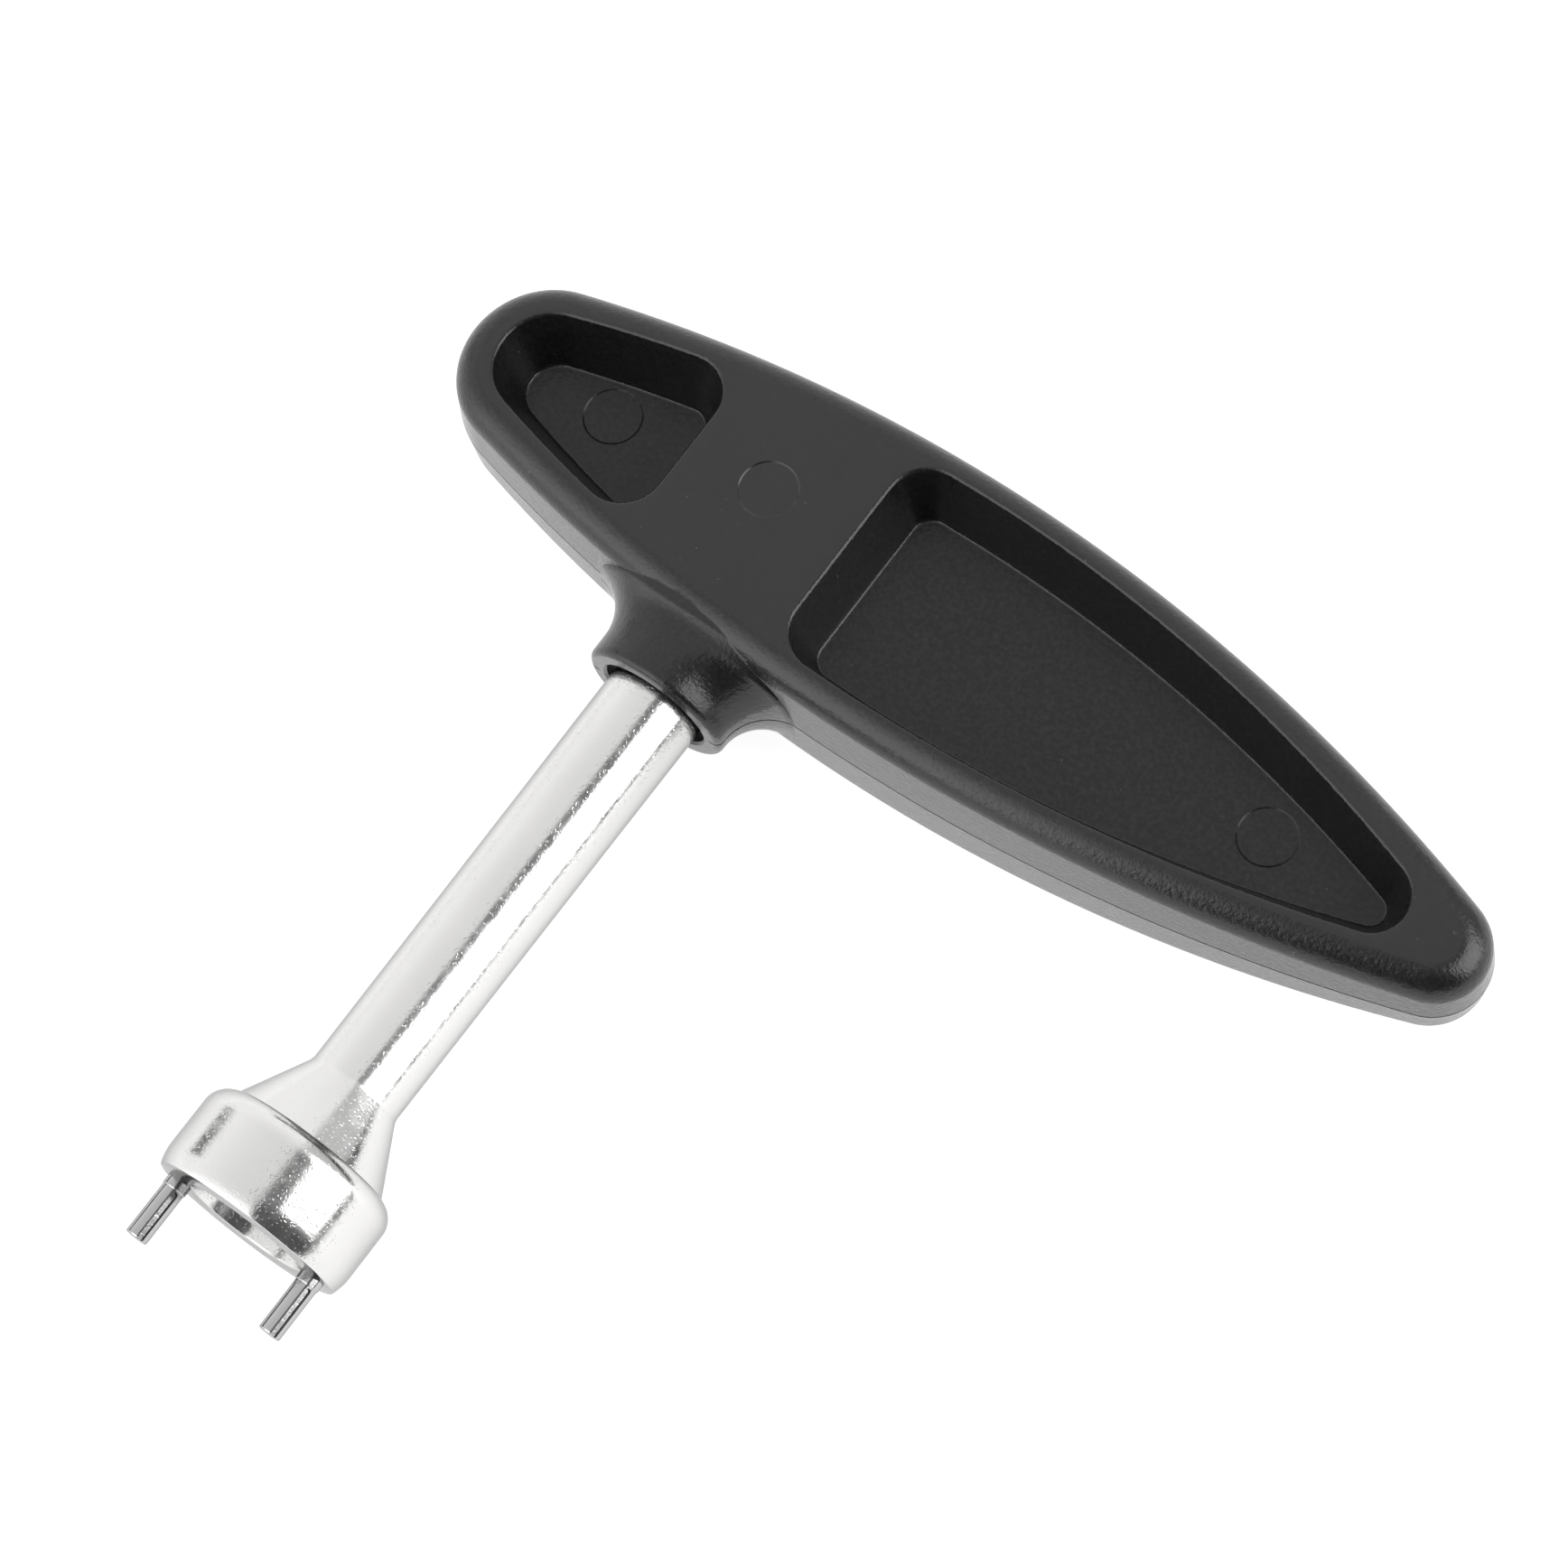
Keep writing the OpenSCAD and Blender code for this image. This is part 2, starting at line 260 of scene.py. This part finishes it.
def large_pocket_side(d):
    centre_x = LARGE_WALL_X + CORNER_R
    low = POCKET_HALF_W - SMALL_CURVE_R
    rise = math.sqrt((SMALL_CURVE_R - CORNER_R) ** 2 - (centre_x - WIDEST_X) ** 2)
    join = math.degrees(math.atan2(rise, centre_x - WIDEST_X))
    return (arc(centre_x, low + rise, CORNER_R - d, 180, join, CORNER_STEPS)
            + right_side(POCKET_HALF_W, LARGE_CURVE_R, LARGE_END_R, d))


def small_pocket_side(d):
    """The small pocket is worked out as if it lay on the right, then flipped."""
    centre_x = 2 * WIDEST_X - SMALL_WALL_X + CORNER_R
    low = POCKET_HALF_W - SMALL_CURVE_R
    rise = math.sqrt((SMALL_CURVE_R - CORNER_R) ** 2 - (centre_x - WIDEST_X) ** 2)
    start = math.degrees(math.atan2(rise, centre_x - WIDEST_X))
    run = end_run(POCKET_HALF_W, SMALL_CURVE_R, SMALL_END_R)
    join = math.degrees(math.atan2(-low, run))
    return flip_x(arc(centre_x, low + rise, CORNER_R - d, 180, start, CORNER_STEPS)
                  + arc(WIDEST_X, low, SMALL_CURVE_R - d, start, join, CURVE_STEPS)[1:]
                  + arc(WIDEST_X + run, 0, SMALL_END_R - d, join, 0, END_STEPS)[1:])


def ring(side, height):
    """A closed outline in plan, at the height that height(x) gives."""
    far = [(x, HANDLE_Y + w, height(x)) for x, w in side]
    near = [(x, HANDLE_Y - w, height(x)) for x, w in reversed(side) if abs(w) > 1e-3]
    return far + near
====
▶ Stated task
What you return should be the lines from the start of the data through the line with "join, 0, END_STEPS)[1:])", quoted exactly and nothing more.

▶ Response
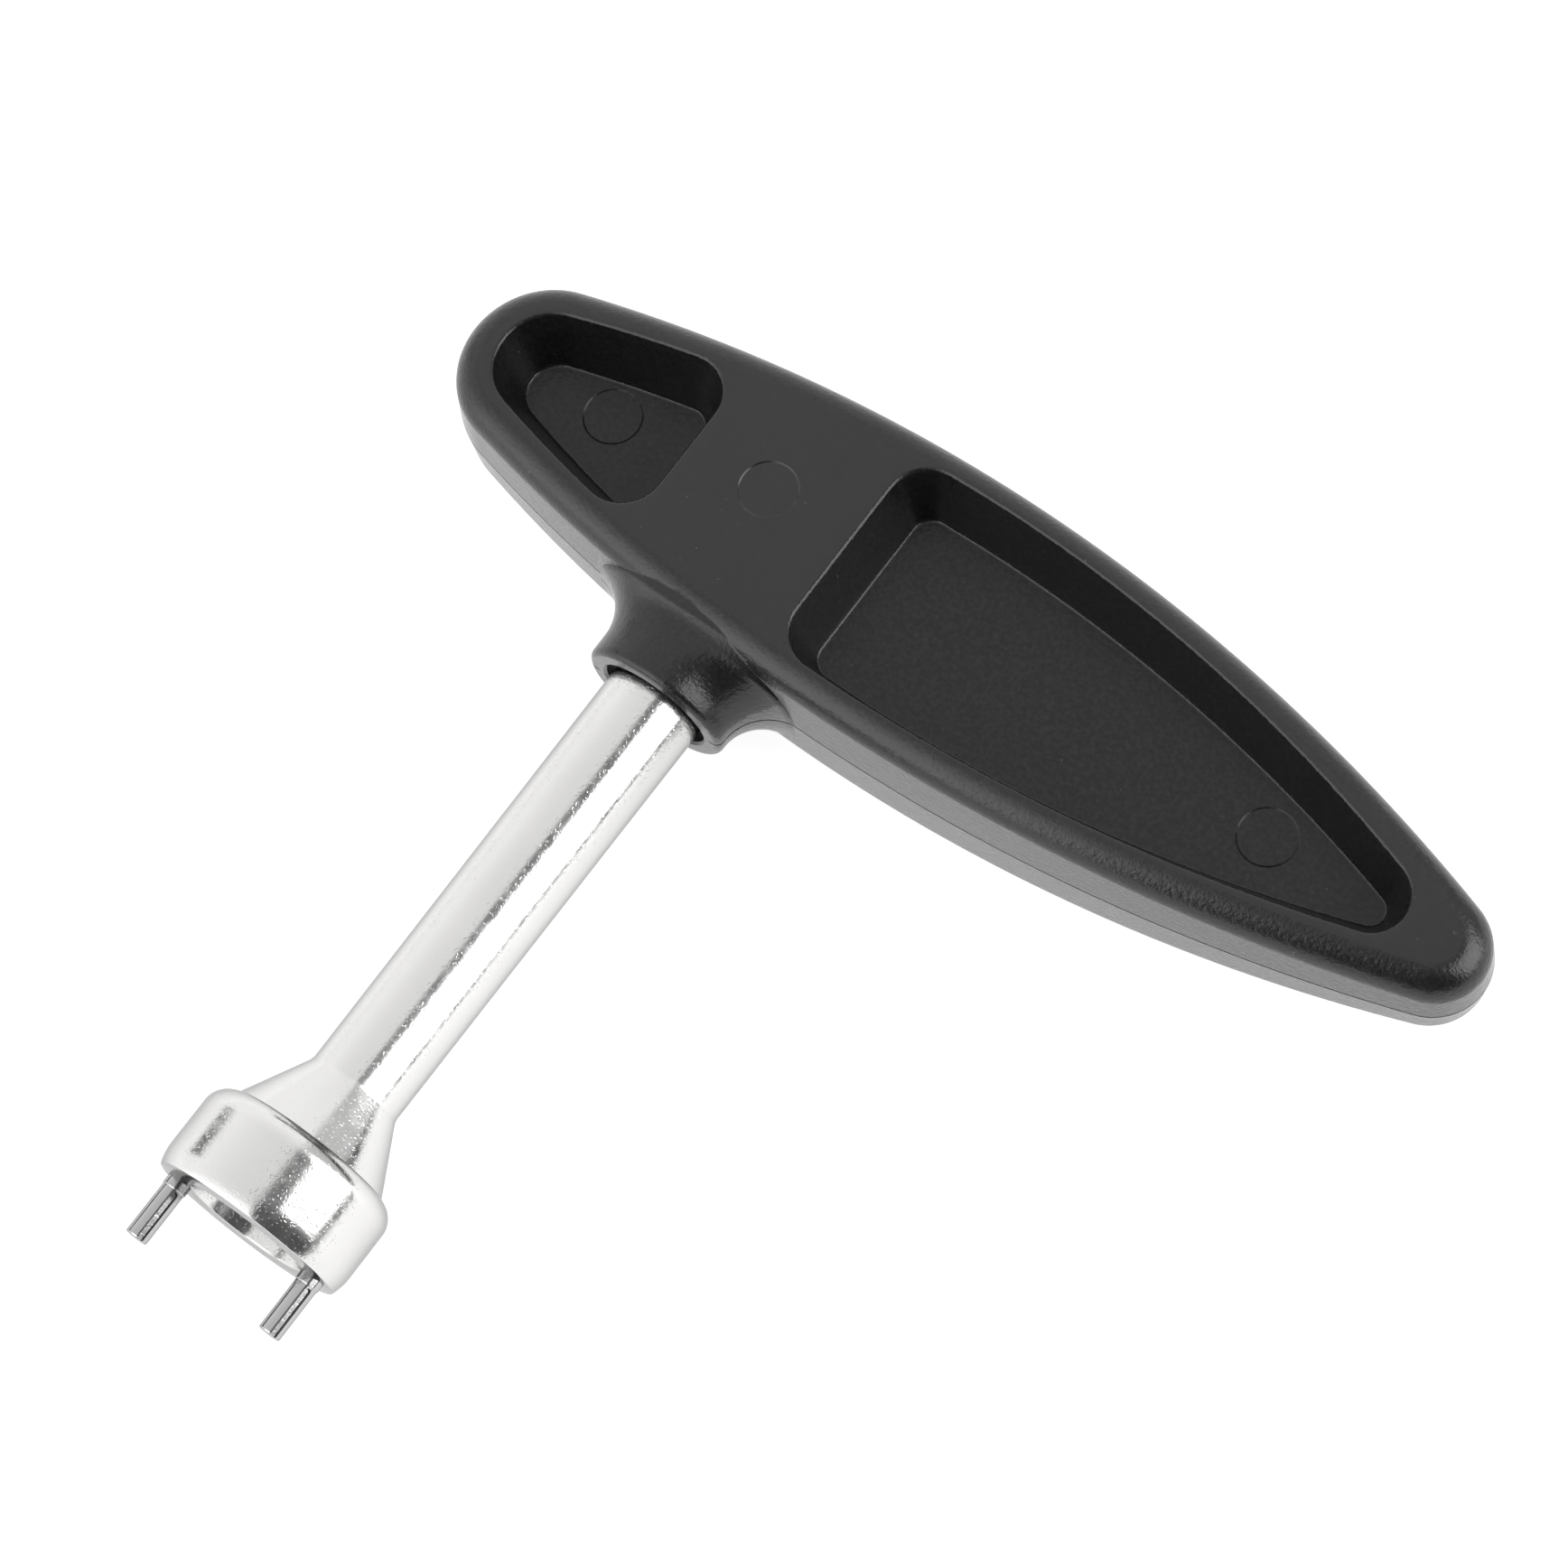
Keep writing the OpenSCAD and Blender code for this image. This is part 2, starting at line 260 of scene.py. This part finishes it.
def large_pocket_side(d):
    centre_x = LARGE_WALL_X + CORNER_R
    low = POCKET_HALF_W - SMALL_CURVE_R
    rise = math.sqrt((SMALL_CURVE_R - CORNER_R) ** 2 - (centre_x - WIDEST_X) ** 2)
    join = math.degrees(math.atan2(rise, centre_x - WIDEST_X))
    return (arc(centre_x, low + rise, CORNER_R - d, 180, join, CORNER_STEPS)
            + right_side(POCKET_HALF_W, LARGE_CURVE_R, LARGE_END_R, d))


def small_pocket_side(d):
    """The small pocket is worked out as if it lay on the right, then flipped."""
    centre_x = 2 * WIDEST_X - SMALL_WALL_X + CORNER_R
    low = POCKET_HALF_W - SMALL_CURVE_R
    rise = math.sqrt((SMALL_CURVE_R - CORNER_R) ** 2 - (centre_x - WIDEST_X) ** 2)
    start = math.degrees(math.atan2(rise, centre_x - WIDEST_X))
    run = end_run(POCKET_HALF_W, SMALL_CURVE_R, SMALL_END_R)
    join = math.degrees(math.atan2(-low, run))
    return flip_x(arc(centre_x, low + rise, CORNER_R - d, 180, start, CORNER_STEPS)
                  + arc(WIDEST_X, low, SMALL_CURVE_R - d, start, join, CURVE_STEPS)[1:]
                  + arc(WIDEST_X + run, 0, SMALL_END_R - d, join, 0, END_STEPS)[1:])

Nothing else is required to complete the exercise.